Yes, young children, there was a time when the Capitol press corps was busting at the seams with hungry reporters looking to get a “pelt,” taking down a legislator who was doing wrong. The combined press offices on College Avenue was bustling. Not so much any more. We voters back home are the ones who suffer. Legislators know how much attention is paid to Tallahassee by the folks back home in the absence of any scrutiny. And finding out what is going on in the Capitol is not exactly something you can do 100 percent just by clicking on your computer screen at Online Sunshine.

Has the digital world stepped up to take its place? Let me know what you think and which blogs you read that are doing (even partially) primary source reporting of the goings-on in the state Legislature.

Times’ trivial pursuit: Editing Wikipedia and writing about those who edit Wikipedia

The St. Pete Times weighed in this weekend with an installment of what will certainly be a commonplace news story theme in the coming weeks: An expose of how state workers, using state computers, spend their time — in both serious and silly, is how the story put it — editing the online Wikipedia.

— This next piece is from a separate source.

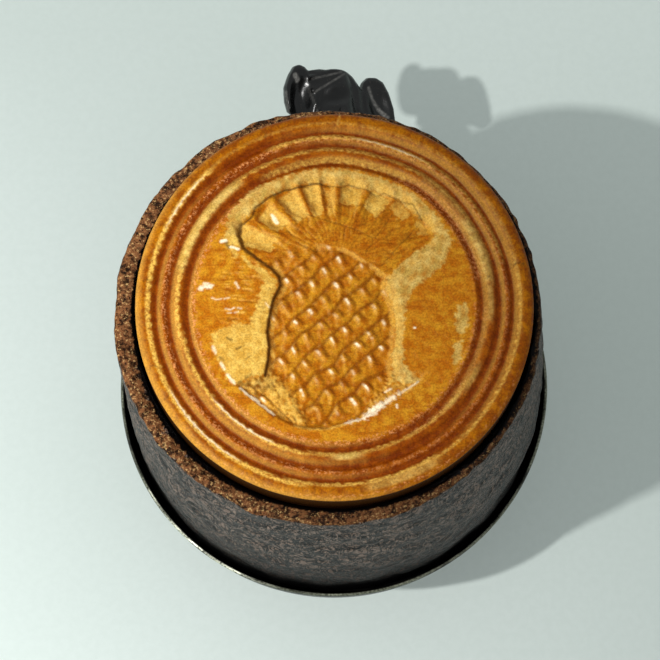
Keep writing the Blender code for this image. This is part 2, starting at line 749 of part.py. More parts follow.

The Times did not tell you, until a separate blurb at the bottom of the story, that it’s employees appear to be Wiki-editors, as well. Using Virgil, the same search engine that the Times used, you can find the 21 occasions over the past year in which Times‘ computers were used to change Wikipedia entries, from poker player David Singer to the US embargo against Cuba. All but one were simple corrections to errors in entries; earlier this year, however, someone at the Times added a link to the entry on Lou Pearlman that pointed readers to Helen Huntley’s Money Talk blog. Huntley has done some groundbreaking work on Pearlman over the years.

There may or may not be something wrong with linking to your own info, but on the whole, the Times‘ time spent wiki-ing appears fairly innocuous. And I get the fact that state workers on your dime are hardly the same as privately employed individuals working on 1st Ave. S. Still, it would have been nice to inform readers higher up in the main story that wiki-editing apparently goes on just about anywhere there is a computer network.

A search on Virgil for Creative Loafing IP’s turned up just three Wiki-edits in three years, one of which concerns a story that our Atlanta senior editor John Sugg has been writing about for years — the court fight between Fox 13 in Tampa and its former reporters, Steve Wilson and Jane Akre. The edit, which disputes a contention earlier in the entry, echoes language that Sugg has used in CL and on his own blog.

Also in 2005, a CL employee added the phrase “And a great place to work ;)” at the bottom of the entry describing this newspaper chain. Yes, fairly childish. No, I didn’t write it.

The Tampa Tribune doesn’t show up as an IP, but its parent company, Media General, does, with more than 1,000 Wiki-edits performed. Most are minor changes to update on-air personalities or editors at its various media companies, but one trivial change seems particularly funny: In a paragraph comparing the newspaper to the cross-Bay rival St. Petersburg Times, somebody at Media General felt compelled to add the phrase “,published in Tampa, Florida,” after the “The Tampa Tribune.”

Finally, for all you aspiring investigative journalists, two more local governments are devoting your tax dollars to Wiki-editing: the Hillsborough County School Board shows more than 5,000 edits, while USF shows 1,534. They are accuracy-obsessed teachers, after all.